In the summer of 1899, all four boys ran a glass-bottomed boat excursion at Catalina Island. After the season ended, Herb landed a berth on a schooner bound for the Hawaiian Islands, and William decided to join him on what he would later call ‘the great adventure.’
They had made passage on the Surprise, a two-masted schooner engaged as an interisland carrier to serve the Kona Sugar Company. Twenty-nine year old Herb had served as chief engineer during the ten-day journey from San Francisco, while William, then age twenty-five, served before the mast.
The company that was to become Young Brothers began as a an enterprising series of small jobs utilizing skills that Herb and William added to along the way.
By the end of the year, Young Brothers was becoming established as a small but prospering harbor business. Younger brother Jack, age eighteen at the time, had arrived on October 16, 1900, to join the growing partnership.
Then steps in a fledgling Hawaiʻi company, also seeing expansion opportunities, and it was through shipment of Libby’s pineapple from Molokai to Libby’s processing plant in Honolulu that Young Brothers expanded into the freight business.
In the early years of the company, the brothers carried supplies and sailors to ships at anchor outside the harbor, as well as run lines for anchoring or docking vessels. They also gave harbor tours and took paying passengers to participate in shark hunts.
Libby’s need to ship fruit from the growing area on Molokai, to pineapple processing on Oʻahu created an opportunity for the brothers. The brothers, using their first wooden barges, YB1 and YB2, hauled pineapples from Libby’s wharf to Honolulu. “That’s how (Young Brothers) started the freight.” (Jack Young Jr)
Youngest of all, Edgar (who was born January 21, 1885 in San Diego), arrived in July 1901, but being only fifteen at the time, he attended Honolulu High School. (YB 100 yrs)
Graduating high school in 1904, Edgar then sailed aboard the ‘Alameda’ on July 27, 1904 for San Francisco to attend Cooper Medical Cooper. Newspaper accounts note that Edgar reported safe from the 1906 earthquake and fire.
(In 1908, Cooper Medical College was transferred to Stanford University. Instruction by Stanford University began in 1909 and continued in San Francisco until 1959, at which time the Stanford School of Medicine opened on the Stanford campus.)

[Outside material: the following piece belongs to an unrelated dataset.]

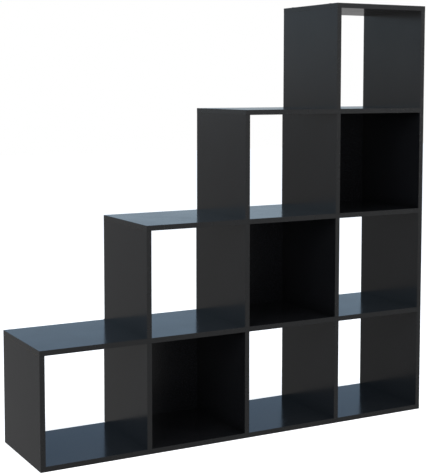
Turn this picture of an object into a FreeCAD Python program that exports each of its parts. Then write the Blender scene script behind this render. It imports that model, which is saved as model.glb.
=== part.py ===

On Marcy 9, 1907, Edgar married Eunice Mae Hilts. Then, Edgar returned to the Islands, “Dr. Young is a graduate of the Cooper Medical School of San Francisco, and while in that city he had a laboratory of his own.”
“Dr. Edgar Young, who graduated eight years ago from the Honolulu High School, and well known in Honolulu by the young people of the city, has taken up practise at Kahului.”
“He is under regular appointment by the railroad and will be given some of the work of Puunene plantation, which was too heavy for one physician to carry alone. It is likely, too, that when he can spare the time, he will be called to Wailuku to assist in that part of Maui, where the work also is unusually exacting, and demands more time than one physician can usually give.”
“His coming to Maui is much appreciated by the other physicians here as well as the people as a whole. He has brought with him his wife and child. A new house will probably be erected in Kahului on the beach on the Wailuku side of the cottage occupied by Elmer R. Bevins.” (Star Bulletin, August 12, 1912)
Edgar later substituted for Dr Durney at the Kula Sanitarium. (SB, Sept 19, 1917) Edgar went to Kauai and in addition to general medical practice, he was superintendent of the 35-bed Lihue Hospital (American Medical Directory (1921)).
“He practiced in Hawaii for many years [on Kauai (including Lihue Plantation) and Maui (including Kahului RR Co)]. He left Honolulu for California just before outbreak of war in December, 1941. Owing to ill health, he had been inactive for the past four years.” (Star-Bulletin, Dec 27, 1943)
Edgar Young died on December 23, 1943 (polio ‘finished him’ (Jack Young Jr), in San Diego, at the age of 58, and was buried in Cypress View Mausoleum And Crematory in San Diego.